DATA SECTION:
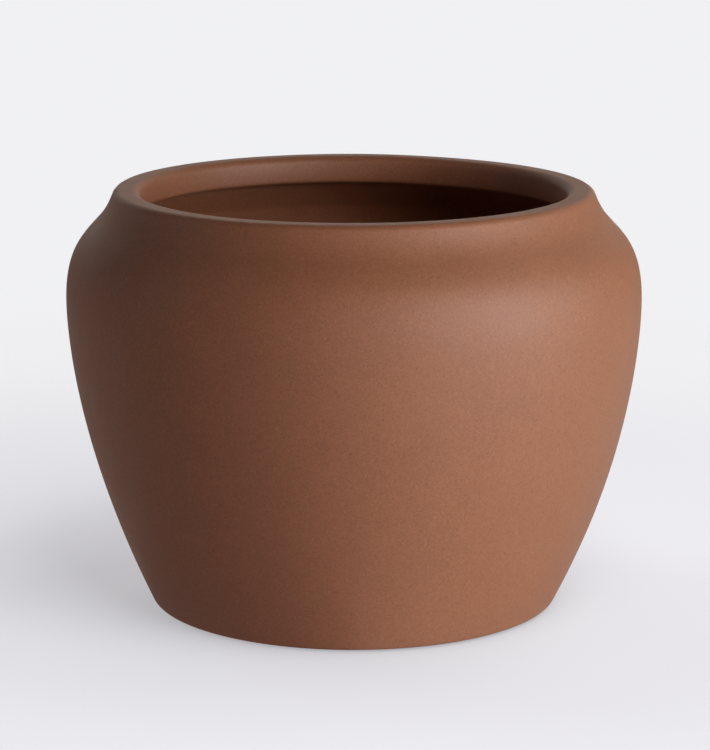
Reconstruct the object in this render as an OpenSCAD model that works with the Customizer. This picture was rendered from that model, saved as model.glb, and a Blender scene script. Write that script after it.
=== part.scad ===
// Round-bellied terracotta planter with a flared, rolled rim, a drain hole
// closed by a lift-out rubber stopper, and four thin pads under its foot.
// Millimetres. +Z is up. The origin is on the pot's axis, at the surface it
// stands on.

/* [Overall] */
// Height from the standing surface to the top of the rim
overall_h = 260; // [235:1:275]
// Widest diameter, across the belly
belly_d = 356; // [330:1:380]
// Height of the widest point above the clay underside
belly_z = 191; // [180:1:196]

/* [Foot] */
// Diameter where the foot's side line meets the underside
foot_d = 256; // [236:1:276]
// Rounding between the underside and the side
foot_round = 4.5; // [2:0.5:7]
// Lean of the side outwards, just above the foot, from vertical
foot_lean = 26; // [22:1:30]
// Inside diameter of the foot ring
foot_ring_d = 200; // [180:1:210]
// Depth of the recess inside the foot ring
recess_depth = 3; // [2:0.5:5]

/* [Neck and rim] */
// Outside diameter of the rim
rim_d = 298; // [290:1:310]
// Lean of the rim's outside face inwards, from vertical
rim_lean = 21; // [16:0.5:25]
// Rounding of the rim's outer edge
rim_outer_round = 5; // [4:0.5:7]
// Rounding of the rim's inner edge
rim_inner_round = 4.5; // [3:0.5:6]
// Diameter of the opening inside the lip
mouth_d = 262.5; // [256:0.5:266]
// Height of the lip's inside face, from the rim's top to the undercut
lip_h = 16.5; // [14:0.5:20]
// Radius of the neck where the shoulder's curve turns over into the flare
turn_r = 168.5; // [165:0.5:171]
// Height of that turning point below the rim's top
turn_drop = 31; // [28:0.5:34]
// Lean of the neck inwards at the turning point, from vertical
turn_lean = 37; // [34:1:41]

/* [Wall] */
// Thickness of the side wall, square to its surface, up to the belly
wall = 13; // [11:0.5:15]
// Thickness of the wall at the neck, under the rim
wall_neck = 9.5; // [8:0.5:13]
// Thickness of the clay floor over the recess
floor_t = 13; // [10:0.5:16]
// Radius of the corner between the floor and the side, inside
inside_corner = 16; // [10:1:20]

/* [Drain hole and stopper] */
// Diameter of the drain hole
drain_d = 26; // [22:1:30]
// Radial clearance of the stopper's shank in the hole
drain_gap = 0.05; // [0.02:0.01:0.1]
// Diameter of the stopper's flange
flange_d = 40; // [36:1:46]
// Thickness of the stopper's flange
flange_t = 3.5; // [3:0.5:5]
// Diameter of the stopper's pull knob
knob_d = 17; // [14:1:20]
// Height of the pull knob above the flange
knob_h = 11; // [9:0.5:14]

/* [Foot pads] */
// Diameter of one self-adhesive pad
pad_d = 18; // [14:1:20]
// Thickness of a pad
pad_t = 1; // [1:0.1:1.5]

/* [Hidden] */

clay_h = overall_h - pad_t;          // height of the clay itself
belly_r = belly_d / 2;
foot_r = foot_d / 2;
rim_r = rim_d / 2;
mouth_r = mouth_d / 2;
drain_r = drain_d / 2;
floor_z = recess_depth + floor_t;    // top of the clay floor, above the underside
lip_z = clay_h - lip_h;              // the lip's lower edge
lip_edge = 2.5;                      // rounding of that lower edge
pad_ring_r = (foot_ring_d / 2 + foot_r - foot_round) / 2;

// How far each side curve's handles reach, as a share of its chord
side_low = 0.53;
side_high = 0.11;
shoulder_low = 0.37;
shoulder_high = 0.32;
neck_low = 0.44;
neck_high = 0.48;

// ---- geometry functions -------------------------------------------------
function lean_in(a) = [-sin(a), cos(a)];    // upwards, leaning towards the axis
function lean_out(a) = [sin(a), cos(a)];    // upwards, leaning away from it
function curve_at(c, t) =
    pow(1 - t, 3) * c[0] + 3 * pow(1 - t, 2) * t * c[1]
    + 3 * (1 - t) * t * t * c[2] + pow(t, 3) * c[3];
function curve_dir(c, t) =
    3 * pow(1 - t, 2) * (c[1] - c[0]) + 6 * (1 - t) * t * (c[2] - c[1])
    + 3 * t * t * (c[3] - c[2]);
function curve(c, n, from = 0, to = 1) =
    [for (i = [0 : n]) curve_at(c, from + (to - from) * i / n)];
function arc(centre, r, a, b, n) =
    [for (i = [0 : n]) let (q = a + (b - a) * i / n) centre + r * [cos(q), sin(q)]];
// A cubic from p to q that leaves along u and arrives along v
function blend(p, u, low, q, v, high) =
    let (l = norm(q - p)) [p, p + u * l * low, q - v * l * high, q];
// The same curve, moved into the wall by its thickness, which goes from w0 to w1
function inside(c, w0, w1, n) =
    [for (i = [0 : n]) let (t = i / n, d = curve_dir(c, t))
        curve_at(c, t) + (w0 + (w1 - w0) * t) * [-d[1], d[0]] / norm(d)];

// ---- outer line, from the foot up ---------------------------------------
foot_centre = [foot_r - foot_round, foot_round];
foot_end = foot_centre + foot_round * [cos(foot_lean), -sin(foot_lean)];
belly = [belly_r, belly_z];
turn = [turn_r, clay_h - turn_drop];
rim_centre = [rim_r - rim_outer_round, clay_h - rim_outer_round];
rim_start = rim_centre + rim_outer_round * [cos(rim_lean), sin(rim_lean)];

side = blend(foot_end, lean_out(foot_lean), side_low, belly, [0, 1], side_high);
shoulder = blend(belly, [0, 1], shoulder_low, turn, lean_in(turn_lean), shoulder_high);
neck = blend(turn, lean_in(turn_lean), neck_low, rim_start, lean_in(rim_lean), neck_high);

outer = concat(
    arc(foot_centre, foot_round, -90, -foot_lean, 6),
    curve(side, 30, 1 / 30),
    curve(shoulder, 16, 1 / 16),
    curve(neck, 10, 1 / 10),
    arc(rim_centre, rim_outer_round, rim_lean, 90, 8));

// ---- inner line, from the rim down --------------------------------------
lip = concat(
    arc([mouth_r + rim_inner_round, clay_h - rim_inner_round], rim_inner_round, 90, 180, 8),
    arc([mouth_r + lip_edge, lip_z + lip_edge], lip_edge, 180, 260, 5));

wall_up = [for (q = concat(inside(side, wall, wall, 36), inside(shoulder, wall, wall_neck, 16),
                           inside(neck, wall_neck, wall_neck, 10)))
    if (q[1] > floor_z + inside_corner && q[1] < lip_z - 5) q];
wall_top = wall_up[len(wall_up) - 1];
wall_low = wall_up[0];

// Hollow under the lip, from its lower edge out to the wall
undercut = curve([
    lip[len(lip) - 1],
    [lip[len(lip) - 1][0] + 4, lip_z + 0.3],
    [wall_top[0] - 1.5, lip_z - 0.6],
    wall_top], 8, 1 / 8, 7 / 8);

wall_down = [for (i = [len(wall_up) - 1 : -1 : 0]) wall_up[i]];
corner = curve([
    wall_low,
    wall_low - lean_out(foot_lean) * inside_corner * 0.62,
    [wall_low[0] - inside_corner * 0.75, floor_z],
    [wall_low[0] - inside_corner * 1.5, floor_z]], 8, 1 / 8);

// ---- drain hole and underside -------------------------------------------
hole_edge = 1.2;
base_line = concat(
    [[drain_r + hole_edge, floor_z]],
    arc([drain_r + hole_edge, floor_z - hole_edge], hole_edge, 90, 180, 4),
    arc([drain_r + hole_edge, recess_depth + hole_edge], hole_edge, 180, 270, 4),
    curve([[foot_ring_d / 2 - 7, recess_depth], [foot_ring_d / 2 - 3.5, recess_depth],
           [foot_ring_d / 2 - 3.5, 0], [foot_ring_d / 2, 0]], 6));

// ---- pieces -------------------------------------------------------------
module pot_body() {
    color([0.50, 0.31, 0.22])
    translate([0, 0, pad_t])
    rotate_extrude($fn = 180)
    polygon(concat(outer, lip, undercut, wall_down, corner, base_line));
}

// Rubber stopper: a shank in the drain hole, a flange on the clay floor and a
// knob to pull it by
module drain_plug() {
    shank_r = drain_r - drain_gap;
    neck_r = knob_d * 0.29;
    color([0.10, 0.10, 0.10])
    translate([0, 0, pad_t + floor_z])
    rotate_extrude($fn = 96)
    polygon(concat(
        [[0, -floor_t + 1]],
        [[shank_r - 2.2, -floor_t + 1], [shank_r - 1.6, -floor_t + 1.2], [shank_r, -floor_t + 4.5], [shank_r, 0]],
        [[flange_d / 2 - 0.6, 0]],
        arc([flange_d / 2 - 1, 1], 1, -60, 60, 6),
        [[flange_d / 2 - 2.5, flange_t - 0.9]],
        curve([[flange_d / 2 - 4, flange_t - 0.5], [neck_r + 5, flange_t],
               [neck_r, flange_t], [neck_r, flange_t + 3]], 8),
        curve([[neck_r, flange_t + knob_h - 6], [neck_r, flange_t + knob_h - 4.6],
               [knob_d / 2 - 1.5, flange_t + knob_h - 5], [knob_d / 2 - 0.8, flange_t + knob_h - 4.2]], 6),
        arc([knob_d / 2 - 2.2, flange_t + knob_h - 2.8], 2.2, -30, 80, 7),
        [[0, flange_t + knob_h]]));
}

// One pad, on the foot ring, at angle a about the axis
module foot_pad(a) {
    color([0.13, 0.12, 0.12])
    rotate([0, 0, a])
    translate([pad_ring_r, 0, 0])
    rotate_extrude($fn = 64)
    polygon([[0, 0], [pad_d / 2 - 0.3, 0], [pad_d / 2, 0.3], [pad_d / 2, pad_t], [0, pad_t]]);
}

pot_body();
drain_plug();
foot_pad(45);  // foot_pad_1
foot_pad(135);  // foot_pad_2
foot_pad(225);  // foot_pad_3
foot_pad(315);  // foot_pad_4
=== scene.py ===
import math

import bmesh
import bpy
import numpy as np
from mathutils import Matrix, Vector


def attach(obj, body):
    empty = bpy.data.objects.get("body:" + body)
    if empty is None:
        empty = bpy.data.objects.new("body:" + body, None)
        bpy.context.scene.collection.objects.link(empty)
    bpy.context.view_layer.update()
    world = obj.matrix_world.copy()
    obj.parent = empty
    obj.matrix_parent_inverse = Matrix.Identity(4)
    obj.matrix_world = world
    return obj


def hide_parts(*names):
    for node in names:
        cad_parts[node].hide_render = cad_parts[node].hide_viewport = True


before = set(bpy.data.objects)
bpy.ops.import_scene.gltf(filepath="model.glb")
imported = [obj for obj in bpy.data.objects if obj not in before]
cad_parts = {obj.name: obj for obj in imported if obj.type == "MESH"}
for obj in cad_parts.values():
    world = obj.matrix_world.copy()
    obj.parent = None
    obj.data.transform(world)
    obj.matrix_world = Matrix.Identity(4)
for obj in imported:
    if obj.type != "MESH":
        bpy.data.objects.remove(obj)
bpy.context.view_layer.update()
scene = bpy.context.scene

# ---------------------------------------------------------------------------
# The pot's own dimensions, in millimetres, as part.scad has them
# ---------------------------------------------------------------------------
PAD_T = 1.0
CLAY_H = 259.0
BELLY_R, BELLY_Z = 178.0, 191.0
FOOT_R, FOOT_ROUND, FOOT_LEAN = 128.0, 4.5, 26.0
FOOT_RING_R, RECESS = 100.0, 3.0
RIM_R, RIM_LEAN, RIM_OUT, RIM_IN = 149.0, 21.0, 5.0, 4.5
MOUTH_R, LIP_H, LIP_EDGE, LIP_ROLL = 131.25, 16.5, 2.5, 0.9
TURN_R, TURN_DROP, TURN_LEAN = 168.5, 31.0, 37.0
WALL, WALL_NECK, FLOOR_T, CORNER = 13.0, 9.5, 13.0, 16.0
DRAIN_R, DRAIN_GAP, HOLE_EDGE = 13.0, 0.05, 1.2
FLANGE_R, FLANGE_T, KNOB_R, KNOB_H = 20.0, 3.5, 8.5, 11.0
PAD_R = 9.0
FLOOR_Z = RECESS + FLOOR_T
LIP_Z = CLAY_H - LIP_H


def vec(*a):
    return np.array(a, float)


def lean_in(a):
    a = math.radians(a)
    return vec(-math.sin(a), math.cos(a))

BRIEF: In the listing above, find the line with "pot_body();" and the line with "obj.data.transform(world)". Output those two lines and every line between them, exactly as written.

EXERCISE RESULT:
pot_body();
drain_plug();
foot_pad(45);  // foot_pad_1
foot_pad(135);  // foot_pad_2
foot_pad(225);  // foot_pad_3
foot_pad(315);  // foot_pad_4
=== scene.py ===
import math

import bmesh
import bpy
import numpy as np
from mathutils import Matrix, Vector


def attach(obj, body):
    empty = bpy.data.objects.get("body:" + body)
    if empty is None:
        empty = bpy.data.objects.new("body:" + body, None)
        bpy.context.scene.collection.objects.link(empty)
    bpy.context.view_layer.update()
    world = obj.matrix_world.copy()
    obj.parent = empty
    obj.matrix_parent_inverse = Matrix.Identity(4)
    obj.matrix_world = world
    return obj


def hide_parts(*names):
    for node in names:
        cad_parts[node].hide_render = cad_parts[node].hide_viewport = True


before = set(bpy.data.objects)
bpy.ops.import_scene.gltf(filepath="model.glb")
imported = [obj for obj in bpy.data.objects if obj not in before]
cad_parts = {obj.name: obj for obj in imported if obj.type == "MESH"}
for obj in cad_parts.values():
    world = obj.matrix_world.copy()
    obj.parent = None
    obj.data.transform(world)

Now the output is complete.